Pressure mistakes can do the same thing. Too much pressure shrinks the contact patch and can overwork the center of the tread. Too little can make the tire squirm and build heat in odd places. If you have a pyrometer, use it. If you do not, read hot pressures and wear marks after each outing.
When You Can Skip Heat Cycling
If your car never sees a track, you can skip the ritual. Daily driving, errands, rain, and highway miles already expose road tires to normal heat swings. What street tires need most is sane pressure, correct alignment, and enough tread depth. Those basics do more for grip and tire life than any paddock trick.

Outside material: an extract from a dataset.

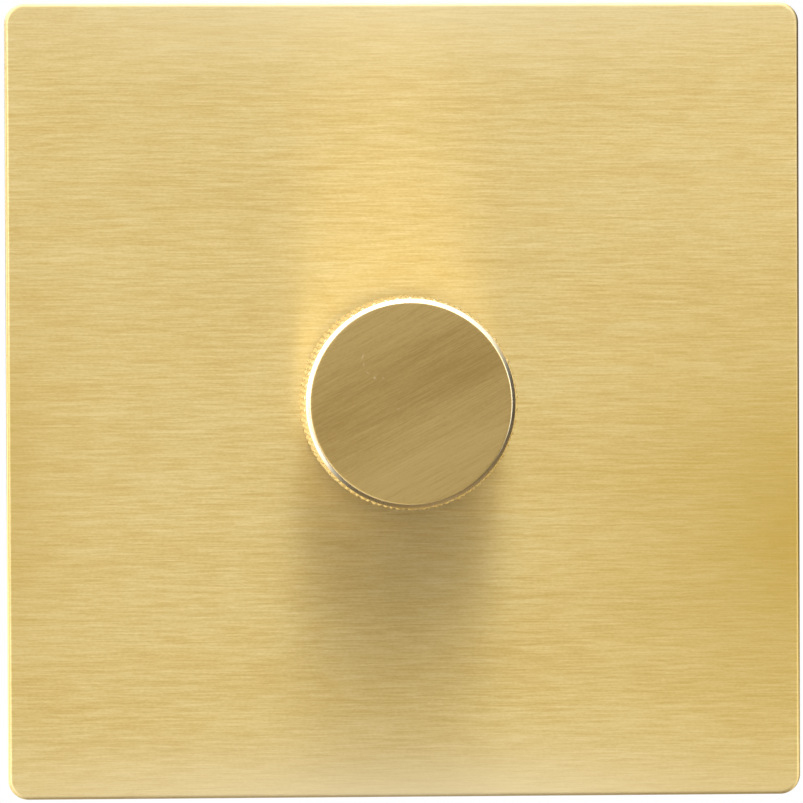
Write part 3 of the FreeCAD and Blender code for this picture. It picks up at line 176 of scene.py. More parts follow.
@dataclass(frozen=True)
class SoftMark:
    """A soft-edged mark on a face that looks along Y: its middle, its half sizes, its turn and its tone.

    Small ones are specks and hairs of dust; large ones are painted sheen, paler or yellower tone that stands
    in for the light that the lacquer reflects.
    """

    across_mm: float
    up_mm: float
    half_length_mm: float
    half_width_mm: float
    turn_deg: float
    strength: float
    colour: str = "F1E3B6"

    def over(self, tree: bpy.types.NodeTree, source: bpy.types.NodeSocket,
             paint: bpy.types.NodeSocket) -> bpy.types.NodeSocket:
        """Mixes the mark's tone over a colour: most at its middle, none at the rim of its ellipse.

        Args:
            tree: the node tree.
            source: object coordinates.
            paint: the colour below.

        Returns:
            The socket with the mixed colour.
        """
        placed = add(tree, "ShaderNodeMapping", {"vector_type": "TEXTURE"}, {
            "Vector": source,
            "Location": (self.across_mm * MM, 0.0, self.up_mm * MM),
            "Rotation": (0.0, math.radians(-self.turn_deg), 0.0),
            "Scale": (self.half_length_mm * MM, 1.0, self.half_width_mm * MM),
        })
        ball = add(tree, "ShaderNodeTexGradient", {"gradient_type": "QUADRATIC_SPHERE"},
                   {"Vector": placed.outputs["Vector"]})
        share = add(tree, "ShaderNodeMath", {"operation": "MULTIPLY", "use_clamp": True},
                    {0: ball.outputs["Fac"], 1: self.strength})
        return add(tree, "ShaderNodeMix", {"data_type": "RGBA"},
                   {"Factor": share.outputs["Value"], 6: paint, 7: linear(self.colour)}).outputs[2]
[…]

You can also skip it if the tire maker says the compound does not need it. Some modern track tires are less fussy than older race rubber. Read the product notes and start there. The tire, the car, the track surface, and the driver all change the answer a bit.
A Simple Rule For Drivers
If you bought a tire for lap time, treat the first session like setup work, not a qualifying run. Bring the tread in gently. Let it cool all the way. Then start leaning on it. That one habit can save money, cut frustration, and make the car feel more settled from session to session.
So, what is tire heat cycling? It is a planned first heat-and-cool run that helps soft track rubber settle before full attack. For race and track-day tires, that is often time well spent. For street tires, it is mostly noise.
References & Sources
- Tire Rack.“What Is Competition Tire Heat Cycling?”Explains the first-cycle process, the full cooldown period, and the temperature range used in Tire Rack’s service.
- National Highway Traffic Safety Administration.“Tire Safety Ratings and Awareness.”Shows how passenger-tire temperature grades work and why those grades are separate from track tire break-in practice.